The Obama administration plans to ease mandatory prison sentences for convicted drug dealers. The new policy will benefit black drug offenders who are disproportionately affected by the mandatory sentences.
Attorney General Eric H. Holder Jr. made the announcement Monday as part of a comprehensive prison reform package to reduce prison sentences for elderly, nonviolent inmates whose drug offenses are not gang-related or part of a large-scale drug operation (such as Black Mafia Family).
Interestingly enough, President Obama was an avid drug user in his college days.
“We must face the reality that, as it stands, our system is, in too many ways, broken,” Holder said. “And with an outsized, unnecessarily large prison population, we need to ensure that incarceration is used to punish, to deter and to rehabilitate — not merely to warehouse and to forget.”
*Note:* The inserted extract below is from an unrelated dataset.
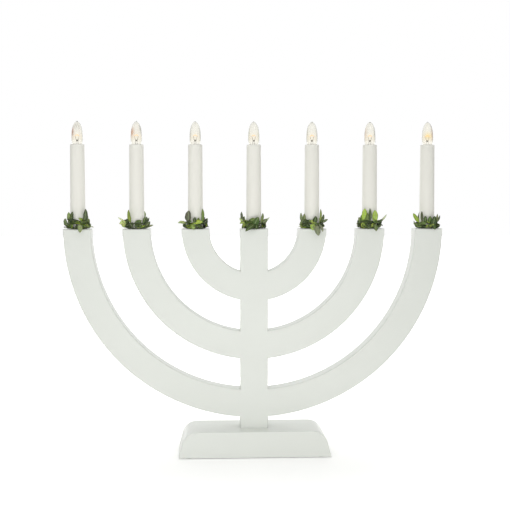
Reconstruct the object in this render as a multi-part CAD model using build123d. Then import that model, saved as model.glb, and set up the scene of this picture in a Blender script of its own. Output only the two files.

“A vicious cycle of poverty, criminality and incarceration traps too many Americans and weakens too many communities,” Holder said Monday. (Excerpts of his prepared remarks were provided Sunday to The Washington Post.) He added that “many aspects of our criminal justice system may actually exacerbate these problems rather than alleviate them.”
It is clear that “too many Americans go to too many prisons for far too long and for no truly good law enforcement reason,” Holder said. “We cannot simply prosecute or incarcerate our way to becoming a safer nation,” he added later in the speech.